Although accountants can be expensive, they pretty much pay for themselves with the amount of money they save you. Additionally, they know every legal trick in the book so you don’t overspend on taxes. For example, I recently deposited $2,000 into a SEP IRA so that I could deduct it from the taxes I owed. I ended up getting a $400 refund as a result.

Would I have known how to figure that out on my own? Nope. My accountant not only helped me bring down my tax liability, he also helped me save for retirement. Win-win.

Depending on the size of your business, you may at some point want to consider bringing on a CFO. Since I’m not there yet, I don’t have much to say on the topic, but I do know it’s worked well for many colleagues.

Equipment and tools

No matter what kind of business you’re in, you need some kind of tools to help you run it. Even people who run businesses from their laptops need to pay for services that help them run it. This includes email marketing software, e-commerce, web hosting and a CRM. If your business deals with inventory or equipment, then you must account for that as well.

The truth is it costs money to run a business. And that’s okay so long as you have allocated for it in the business budget. It’s also okay to layer things in over time. That’s what I’ve done as a bootstrapper and while it’s taken me longer, I don’t have debt and I don’t have anyone telling me what to do.


Here’s where things get really interesting. While attending this retreat, the analytical attendee mentioned how businesses should be spending a minimum 10 percent of their revenue just on marketing.

To a beginning business owner, this sounds terrifying, but it actually makes a lot of sense.

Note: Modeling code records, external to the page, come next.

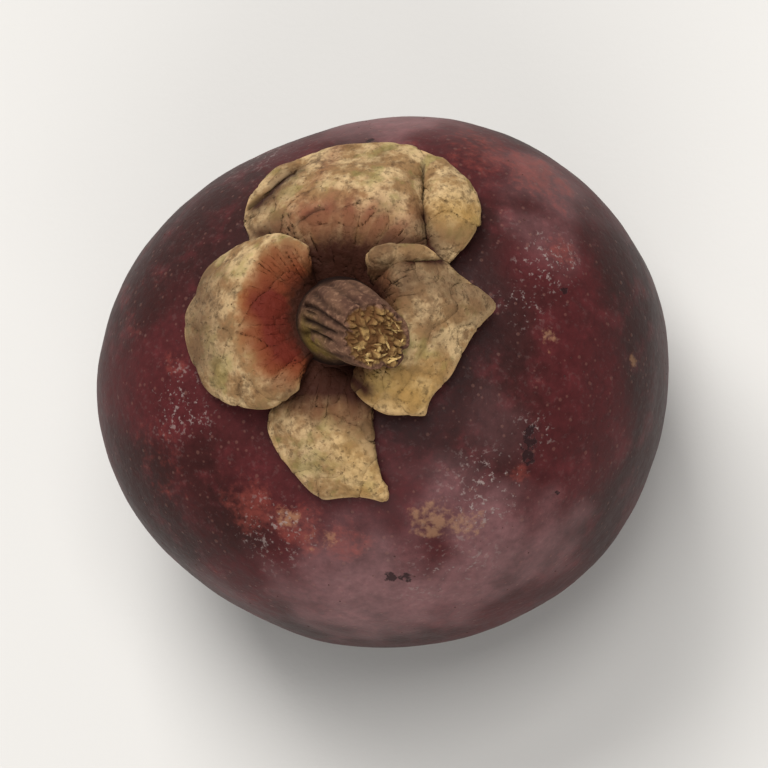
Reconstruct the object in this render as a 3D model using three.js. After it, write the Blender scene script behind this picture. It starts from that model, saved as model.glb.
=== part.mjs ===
// A mangosteen, whole and as picked: a thick oblate rind, the woody stalk stub with its receptacle, the four leathery
// sepals of the calyx round it, and the lobed stigma scar on the blossom end that the fruit stands on.
// Millimetres and degrees. +Z is up, along the fruit's own axis from the blossom end to the stalk. The origin is the
// middle of the flat spot under the stigma scar. Azimuths are counted from +X towards +Y, seen from above.
import * as THREE from "three";

// ---- Driving dimensions ----

const RIND = {
  halfX: 30.8, // half the widest width, along X
  halfY: 28.2,
  level: 26.6, // height of the widest ring
  up: 25.0, // from the widest ring to the top
  down: 26.1, // from the widest ring to the bottom
  squareUp: 2.35, // superellipse powers: 2 is an ellipse, more is squarer
  squareDown: 2.4,
  // What makes the plan less than a true oval: so many swellings round it, how large a share, and where one of them is.
  // The last six are the faint ribs over the segments inside.
  swellings: [
    { count: 1, size: 0.017, at: -38 },
    { count: 2, size: 0.018, at: 46 },
    { count: 3, size: 0.014, at: 56 },
    { count: 6, size: 0.004, at: 18 },
  ],
  stalkHollow: { depth: 1.0, radius: 7.5, power: 2 },
  blossomHollow: { depth: 1.6, radius: 7.6, power: 6 },
  around: 54,
  downTheSide: 34,
};

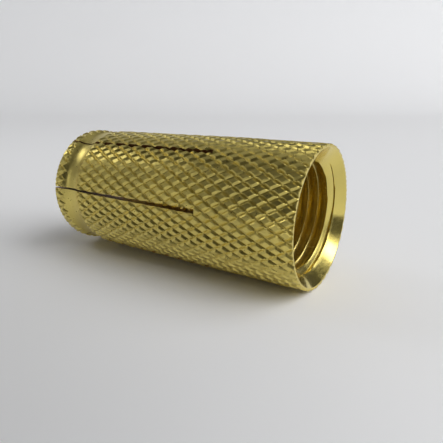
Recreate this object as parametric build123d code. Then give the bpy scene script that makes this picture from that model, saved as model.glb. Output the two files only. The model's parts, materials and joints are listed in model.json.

In order to keep growing your business, you need new leads. In order to get those leads, you need to market yourself.

For example, you may decide to spend money on ads because it brings you lots of new leads into a sales funnel. Some of those leads will convert into sales. So, if you’re revenue is $10K a month and you allocate $1k toward ads which covert into thousands of dollars, then you’re good.

The problem when it comes to marketing is most people don’t know what they are doing.However, that is a topic for another time. The point I’m trying to make here is that you do need to spend money on marketing in order to grow your business.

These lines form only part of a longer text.